• Set task: Emit the exact text of every line from the line with "rubber_feet();" to the line with "obj.parent = None", both ends included. No other output is expected.
----------------
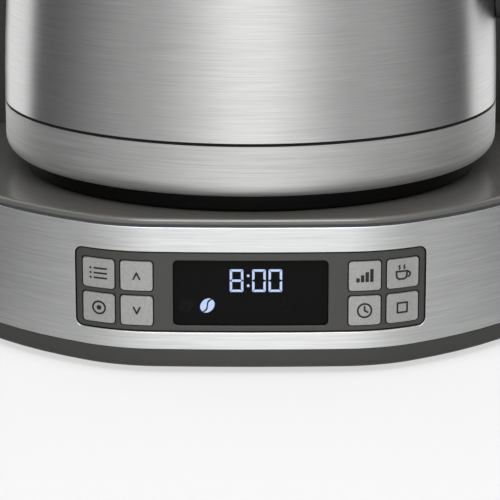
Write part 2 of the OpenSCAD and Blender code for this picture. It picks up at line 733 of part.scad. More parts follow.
skin_z = [holder_z + 3, holder_top - 3];
module holder_skin_plan(extra) difference() {
    plan(holder_in - extra);
    plan(holder_in + sheet_t);
    translate([-far, pin_xy[1] - 14]) square(2 * far);
}

module holder_skin() color(steel) translate([0, 0, skin_z[0] + 0.05])
    linear_extrude(skin_z[1] - skin_z[0] - 0.1) holder_skin_plan(0);

module filter_basket() color([0.3, 0.29, 0.28]) at_carafe() difference() {
    rotate_extrude() polygon([[0, basket_z], [basket_low_r, basket_z], [basket_low_r + 2, basket_z + 2],
        [basket_r, basket_top - 3], [basket_r + 4, basket_top - 3], [basket_r + 4, basket_top],
        [basket_r - 2, basket_top], [basket_low_r - 0.5, basket_z + basket_floor], [0, basket_z + basket_floor]]);
    cyl(4, basket_z - 1, basket_z + 4);
    for (k = [0:15]) rotate(k * 22.5) translate([20, 0, 0]) rbox(0, 22, -1, 1, basket_z + 1.5, basket_z + 3, 0.9);
}

valve_tip = holder_z - 5;
valve_flange_z = holder_z + holder_floor + 0.3;
module drip_valve() color(black) at_carafe() {
    cyl(6.5, valve_tip, valve_tip + 2);
    cyl(4.5, valve_tip + 2 - eps, valve_flange_z + eps);
    cyl(14, valve_flange_z, valve_flange_z + 1.2);
    cyl(3, valve_flange_z + 1, basket_z + basket_floor + 2);
    cyl(6.5, basket_z + basket_floor + 0.3, basket_z + basket_floor + 2);
}

module drip_spring() color(silver) at_carafe() ring(8, 7, valve_flange_z + 1.2, basket_z);

// ---------------------------------------------------------------- carafe

shell_z0 = groove_z + groove_h / 2;
foot_top = cover_z + carafe_foot_h;
shell_wall = 0.8;
shoulder_top = rim_z - 1.6;

// Outer radius of the body above the groove, at height z.
function body_radius(z) = carafe_r - carafe_taper * pow((z - groove_z) / (shoulder_z - groove_z), 2);
shoulder_r0 = body_radius(shoulder_z);
body_line = [for (i = [0:10]) let (z = shell_z0 + (shoulder_z - shell_z0) * i / 10) [body_radius(z), z]];
// The shoulder is a quarter of an oval, drawn in by t.
function shoulder_line(t) = concat([for (i = [1:10]) let (a = i * 9)
    [neck_r + (shoulder_r0 - neck_r - t) * cos(a), shoulder_z + (shoulder_top - shoulder_z - t) * sin(a)]],
    [[mouth_r + liner_wall + 0.2, shoulder_top - t]]);
function shell_line(t) = concat([for (p = body_line) p - [t, 0]], shoulder_line(t));
function backward(v) = [for (i = [len(v) - 1:-1:0]) v[i]];

module carafe_foot() color(black) at_carafe() rotate_extrude()
    polygon([[carafe_foot_r - 12, cover_z], [carafe_foot_r - 1.4, cover_z], [carafe_foot_r - 0.3, cover_z + 0.6],
        [carafe_foot_r, cover_z + 1.6], [carafe_foot_r, foot_top], [10, foot_top], [10, foot_top - 1.6],
        [carafe_foot_r - 12, foot_top - 1.6]]);

edge_r = 5.8;
band_wall = 1.4;
band_line = concat([[carafe_foot_r - 4, foot_top]],
    [for (i = [0:8]) let (a = i * 90 / 8) [carafe_r - edge_r + edge_r * sin(a), foot_top + edge_r * (1 - cos(a))]],
    [[carafe_r, groove_z - groove_h / 2]]);
module carafe_base_band() color(steel) at_carafe() rotate_extrude()
    polygon(concat(band_line, [[lip_r, groove_z - groove_h / 2], [lip_r, foot_top + edge_r + 1],
        [carafe_r - edge_r - 3, foot_top + 1], [0, foot_top + 1], [0, foot_top]]));

lip_r = carafe_r - band_wall;
lip_z = shell_z0 - groove_h - 4;
module carafe_shell() color(steel) at_carafe() rotate_extrude()
    polygon(concat(shell_line(0), backward(tail(shell_line(shell_wall))),
        [[lip_r - shell_wall, shell_z0 + 1], [lip_r - shell_wall, lip_z], [lip_r, lip_z], [lip_r, shell_z0]]));

liner_gap = 5;
liner_wall = 0.8;
liner_z = foot_top + 8;
liner_out = concat([[0, liner_z], [60, liner_z], [carafe_r - liner_gap - 6, liner_z + 3], [carafe_r - liner_gap - 1, liner_z + 11]],
    [for (i = [2:9]) body_line[i] - [liner_gap, 0]],
    [[shoulder_r0 - 8, shoulder_z - 1], [mouth_r + 8, shoulder_z + 10], [mouth_r + liner_wall, shoulder_z + 15],
    [mouth_r + liner_wall, shoulder_top]]);
liner_inn = concat([[mouth_r, rim_z], [mouth_r, shoulder_z + 14.5], [mouth_r + 7.4, shoulder_z + 9.4], [shoulder_r0 - 8.8, shoulder_z - 1.4]],
    [for (i = [9:-1:2]) body_line[i] - [liner_gap + liner_wall, 0]],
    [[carafe_r - liner_gap - 1.8, liner_z + 11.4], [carafe_r - liner_gap - 6.6, liner_z + 3.7], [59.8, liner_z + 0.8], [0, liner_z + 0.8]]);
module carafe_liner() color([0.7, 0.71, 0.72]) at_carafe() rotate_extrude()
    polygon(concat(liner_out, [[neck_r, shoulder_top], [neck_r, rim_z]], liner_inn));

collar_r = neck_r + 3.4;
collar_ri = mouth_r + 3.1;
collar_top = rim_z + 11;
module carafe_collar() color(black) at_carafe() difference() {
    union() {
        cyl(collar_r, rim_z, collar_top);
        hull() {
            translate([-neck_r + 6, 0, 0]) cyl(14, rim_z + 1, collar_top, $fn = 32);
            translate([-collar_r - 6, 0, 0]) cyl(3, collar_top - 3, collar_top, $fn = 32);
        }
    }
    cyl(collar_ri, rim_z - 1, far);
    hull() {
        translate([-neck_r + 6, 0, 0]) cyl(9, collar_top - 6, collar_top + 1, $fn = 32);
        translate([-collar_r - 5, 0, 0]) cyl(2, collar_top - 1, collar_top + 1, $fn = 32);
    }
}

handle_z = [97, collar_top - 1];
handle_screw_z = handle_z[0] + 5.5;
handle_screw_r = 2;
grip_t = 11.5;
arm_top = 12;
arm_low = 11;
lean = 4;
bend_top = 24;
bend_low = 19;
finger_top = 12;
finger_low = 9;

// The handle's side outline.
handle_line = let (x1 = handle_reach, x0 = handle_reach - lean, z0 = handle_z[0], z1 = handle_z[1]) concat(
    [[carafe_r - 12, z0]],
    arc([x0 - bend_low, z0 + bend_low], bend_low, 0, 90, 6),
    arc([x1 - bend_top, z1 - bend_top], bend_top, 90, 180, 7),
    [[neck_r - 3, z1], [neck_r - 3, z1 - arm_top]],
    backward(arc([x1 - grip_t - finger_top, z1 - arm_top - finger_top], finger_top, 90, 180, 6)),
    backward(arc([x0 - grip_t - finger_low, z0 + arm_low + finger_low], finger_low, 0, 90, 5)),
    [[carafe_r - 12, z0 + arm_low]]);
edge_out = 5;
edge_top = 4;

// The handle's solid: its side outline, with the outer and the top and bottom edges rounded.
module handle_body() intersection() {
    translate([0, handle_w / 2, 0]) rotate([90, 0, 0]) linear_extrude(handle_w) polygon(handle_line);
    rbox(0, handle_reach, -handle_w / 2, handle_w / 2, 0, far, edge_out);
    rotate([90, 0, 90]) linear_extrude(far)
        polygon(rrect(-handle_w / 2, handle_w / 2, handle_z[0], handle_z[1], edge_top));
}

module carafe_handle() color(black) at_carafe() difference() {
    handle_body();
    cyl(collar_r, rim_z - 10, far);
    translate([0, 0, handle_screw_z]) x_cyl(handle_screw_r, 0, handle_reach - lean - grip_t);
    rotate_extrude() polygon(concat([[0, shell_z0]], [for (p = shell_line(0)) p + [0.12, 0]], [[0, shoulder_top]]));
}

module handle_screws() color(silver) at_carafe() translate([0, 0, handle_screw_z])
    x_cyl(handle_screw_r, body_radius(handle_screw_z) + 0.3, handle_reach - lean - grip_t);

// ---------------------------------------------------------------- carafe lid

lid_r = mouth_r + 2.5;
lid_floor = rim_z + 0.3;
lid_top = rim_z + lid_h;
plug_r = mouth_r - 1.3;
chimney_r = 5;
pour_x = -24;
pour_r = 5.5;
lever_x = 14;
lever_z = lid_top - 6;
lever_pin_r = 1.5;
slot_hw = 10;

module carafe_lid() color(black) at_carafe() difference() {
    union() {
        rotate_extrude() polygon([[0, lid_floor], [lid_r, lid_floor], [lid_r, lid_top - 1.5], [lid_r - 1.5, lid_top],
            [0, lid_top], [0, lid_top - 2.5], [lid_r - 3, lid_top - 2.5], [lid_r - 3, lid_floor + 2.5], [0, lid_floor + 2.5]]);
        ring(plug_r, plug_r - 2.2, rim_z - 12, lid_floor + eps);
        cyl(chimney_r + 1.6, lid_floor, lid_top - 1);
        for (y = [-1, 1]) translate([lever_x - 4, y * (slot_hw + 2.5) - 1.5, lever_z - 4]) cube([8, 3, lid_top - lever_z + 2]);
    }
    ring(plug_r + 1, plug_r - 1, rim_z - 8, rim_z - 5.6);
    cyl(chimney_r, rim_z - 1, far);
    translate([0, 0, lid_top - 1.6]) cylinder(r1 = chimney_r, r2 = chimney_r + 3, h = 1.7);
    translate([pour_x, 0, 0]) {
        cyl(pour_r, rim_z - 1, lid_floor + 5);
        cyl(pour_r - 0.3, lid_top - 3, lid_top - 0.9);
    }
    rbox(chimney_r + 4, lid_r - 2, -slot_hw, slot_hw, lid_top - 4, lid_top + 1, 3);
    translate([lid_r - 12, -slot_hw, lid_top - 6.5]) cube([20, 2 * slot_hw, 10]);
    translate([-lid_r - 1, -8, lid_floor + 2.5]) cube([10, 16, 6]);
    translate([lever_x, 0, lever_z]) y_cyl(lever_pin_r, -slot_hw - 3.6, slot_hw + 3.6);
}

module lid_gasket() color([0.75, 0.3, 0.2]) at_carafe() ring(mouth_r - 0.3, plug_r - 1, rim_z - 8, rim_z - 5.6);

module pour_lever() color(silver) at_carafe() difference() {
    union() {
        rbox(chimney_r + 4.8, lid_r - 1, -slot_hw + 0.6, slot_hw - 0.6, lid_top - 2.6, lid_top, 2.5);
        translate([lever_x, 0, lever_z]) y_cyl(3, -slot_hw + 0.6, slot_hw - 0.6);
        translate([lever_x - 3, -slot_hw + 0.6, lever_z]) cube([6, 2 * slot_hw - 1.2, lid_top - lever_z - 1]);
        for (y = [-1, 1]) translate([pour_x - 3, y * 8.2 - 1.2, lever_z - 2.6]) cube([lever_x - pour_x + 3, 2.4, 2.4]);
        translate([pour_x - 3, -9.4, lever_z - 2.6]) cube([6, 18.8, 2.4]);
    }
    translate([lever_x, 0, lever_z]) y_cyl(lever_pin_r + pin_gap, -slot_hw, slot_hw);
    translate([pour_x, 0, 0]) cyl(2.7, 0, far);
    cyl(chimney_r + 2.4, 0, far);
}

module lever_pin() color(silver) at_carafe() translate([lever_x, 0, lever_z])
    y_cyl(lever_pin_r, -slot_hw - 3.6, slot_hw + 3.6);

module pour_valve() color([0.85, 0.3, 0.2]) at_carafe() translate([pour_x, 0, 0]) {
    cyl(8, lid_floor + 2.5, lid_floor + 4);
    cyl(2, lid_floor + 3, lever_z + 0.4);
    cyl(4, lever_z + 0.1, lever_z + 1.2);
}

// ---------------------------------------------------------------- pieces

rubber_feet();
base_pan();
base_screws();
steel_band();
rear_cover();
cord_gland();
base_top();
seat_pad();
control_bezel();
display_window();
lcd_module();
control_board();
tact_switches();
board_screws();
button_menu();
button_set();
button_up();
button_down();
button_strength();
button_timer();
button_brew();
button_stop();
water_heater();
heater_bracket();
thermal_cutouts();
inlet_hose();
check_valve();
outlet_hose();
riser_tube();
column_housing();
column_skin();
water_tank();
level_window();
sight_tube();
level_float();
head_cap();
head_band();
tank_lid();
lid_hinge_pins();
shower_plate();
hinge_bracket();
holder_hinge_pin();
filter_holder();
holder_skin();
filter_basket();
drip_valve();
drip_spring();
carafe_foot();
carafe_base_band();
carafe_shell();
carafe_liner();
carafe_collar();
carafe_handle();
handle_screws();
carafe_lid();
lid_gasket();
pour_lever();
lever_pin();
pour_valve();
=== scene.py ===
"""Finishes, signs and a small studio for a drip coffee maker."""

import math

import bmesh
import bpy
from bpy.props import FloatProperty, FloatVectorProperty, PointerProperty
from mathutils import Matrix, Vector, geometry


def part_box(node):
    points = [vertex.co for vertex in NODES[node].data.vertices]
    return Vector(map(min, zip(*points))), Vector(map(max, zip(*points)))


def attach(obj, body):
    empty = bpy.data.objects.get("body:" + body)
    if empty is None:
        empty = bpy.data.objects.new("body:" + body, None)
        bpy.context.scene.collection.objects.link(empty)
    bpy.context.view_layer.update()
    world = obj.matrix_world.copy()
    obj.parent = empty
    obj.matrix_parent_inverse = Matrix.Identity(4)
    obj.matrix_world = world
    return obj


bl_info = {
    "name": "Drip coffee maker finishes",
    "version": (1, 0, 0),
    "blender": (4, 5, 0),
    "location": "View3D > Sidebar > Coffee Maker",
    "description": "Brushed steel, moulded plastic, display signs and a studio for a drip coffee maker",
    "category": "Object",
}

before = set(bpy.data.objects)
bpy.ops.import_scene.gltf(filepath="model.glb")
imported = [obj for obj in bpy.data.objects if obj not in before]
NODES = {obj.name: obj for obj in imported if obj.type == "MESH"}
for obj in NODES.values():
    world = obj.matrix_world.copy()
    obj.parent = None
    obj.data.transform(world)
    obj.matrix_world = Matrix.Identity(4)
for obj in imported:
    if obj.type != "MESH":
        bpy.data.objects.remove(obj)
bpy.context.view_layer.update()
MM = 0.001


# ---------------------------------------------------------------- sizes and colours


def colour(name, description, default):
    """A colour property, in linear light."""
    return FloatVectorProperty(
        name=name, description=description, default=default, size=3, min=0.0, max=1.0, subtype="COLOR"
    )


def length(name, description, default):
    """A length property, in metres."""
    return FloatProperty(
        name=name, description=description, default=default, unit="LENGTH", subtype="DISTANCE"
    )


def number(name, description, default, low=0.0, high=1.0):
    """A plain number with its range."""
    return FloatProperty(name=name, description=description, default=default, min=low, max=high)


class SteelSettings(bpy.types.PropertyGroup):
    """The brushed sheet of the band, the skins and the carafe."""

    tint: colour("Tint", "Colour of the brushed carafe", (0.732, 0.73, 0.726))
    # Painted highlight: the sheet's tint is lighter than the carafe's, standing in for the brighter floor
    # the band and skins reflect.
    sheet_lit_tint: colour("Sheet tint", "Colour of the band and the skins", (0.88, 0.885, 0.885))
    inner_tint: colour("Inner tint", "Colour of the drawn steel inside the carafe", (0.62, 0.63, 0.64))
    roughness: number("Roughness", "Roughness of the brushing", 0.36)
    stretch: number("Stretch", "How far highlights stretch across the brushing", 0.85)
    line_pitch: length("Line pitch", "Width of one brush line", 0.22 * MM)
    line_run: length("Line run", "Length of one brush line", 17 * MM)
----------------
• Complete answer:
rubber_feet();
base_pan();
base_screws();
steel_band();
rear_cover();
cord_gland();
base_top();
seat_pad();
control_bezel();
display_window();
lcd_module();
control_board();
tact_switches();
board_screws();
button_menu();
button_set();
button_up();
button_down();
button_strength();
button_timer();
button_brew();
button_stop();
water_heater();
heater_bracket();
thermal_cutouts();
inlet_hose();
check_valve();
outlet_hose();
riser_tube();
column_housing();
column_skin();
water_tank();
level_window();
sight_tube();
level_float();
head_cap();
head_band();
tank_lid();
lid_hinge_pins();
shower_plate();
hinge_bracket();
holder_hinge_pin();
filter_holder();
holder_skin();
filter_basket();
drip_valve();
drip_spring();
carafe_foot();
carafe_base_band();
carafe_shell();
carafe_liner();
carafe_collar();
carafe_handle();
handle_screws();
carafe_lid();
lid_gasket();
pour_lever();
lever_pin();
pour_valve();
=== scene.py ===
"""Finishes, signs and a small studio for a drip coffee maker."""

import math

import bmesh
import bpy
from bpy.props import FloatProperty, FloatVectorProperty, PointerProperty
from mathutils import Matrix, Vector, geometry


def part_box(node):
    points = [vertex.co for vertex in NODES[node].data.vertices]
    return Vector(map(min, zip(*points))), Vector(map(max, zip(*points)))


def attach(obj, body):
    empty = bpy.data.objects.get("body:" + body)
    if empty is None:
        empty = bpy.data.objects.new("body:" + body, None)
        bpy.context.scene.collection.objects.link(empty)
    bpy.context.view_layer.update()
    world = obj.matrix_world.copy()
    obj.parent = empty
    obj.matrix_parent_inverse = Matrix.Identity(4)
    obj.matrix_world = world
    return obj


bl_info = {
    "name": "Drip coffee maker finishes",
    "version": (1, 0, 0),
    "blender": (4, 5, 0),
    "location": "View3D > Sidebar > Coffee Maker",
    "description": "Brushed steel, moulded plastic, display signs and a studio for a drip coffee maker",
    "category": "Object",
}

before = set(bpy.data.objects)
bpy.ops.import_scene.gltf(filepath="model.glb")
imported = [obj for obj in bpy.data.objects if obj not in before]
NODES = {obj.name: obj for obj in imported if obj.type == "MESH"}
for obj in NODES.values():
    world = obj.matrix_world.copy()
    obj.parent = None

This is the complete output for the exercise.